Defendants' fourth issue concerns the prosecutor's closing argument remarks:
"Now, the people feel that the evidence is abundant. And there has really been no evidence presented by the defense to refute anything our witnesses have said."
*45 Defendants claim that this comment impermissibly reflects on the exercise by defendants of the choice not to testify. Therefore, claim defendants, the court erred in failing to grant a mistrial. The prosecutor's comments were not improper. People v Leroy Morgan, 24 Mich. App. 660, 663-665; 180 NW2d 842 (1970), People v Alexander, 17 Mich. App. 497; 169 NW2d 652 (1969), People v Peace, 48 Mich. App. 79; 210 NW2d 116 (1973). For that reason, the trial court was correct in failing to grant a mistrial. In addition, the trial judge is to be commended for giving a prompt, full and fair cautionary instruction to the jury.

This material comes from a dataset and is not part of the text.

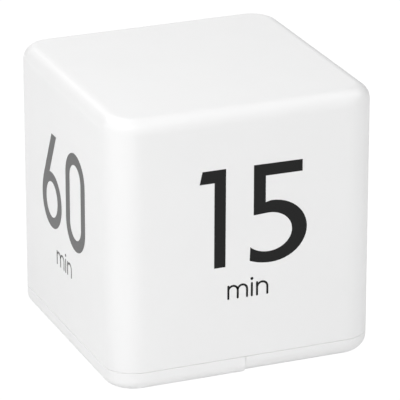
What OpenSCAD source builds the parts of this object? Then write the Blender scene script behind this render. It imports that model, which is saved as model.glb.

Fifth and finally defendant William Bradley claims that there was insufficient evidence of his guilt. After a review of the record, we are convinced that "the evidence was ample to warrant a jury verdict of guilty beyond a reasonable doubt of the crime charged". People v Palmer, 392 Mich. 370, 376; 220 NW2d 393 (1974).
Affirmed.
NOTES
[*] Former Supreme Court Justice, sitting on the Court of Appeals by assignment pursuant to Const 1963, art 6, § 23 as amended in 1968.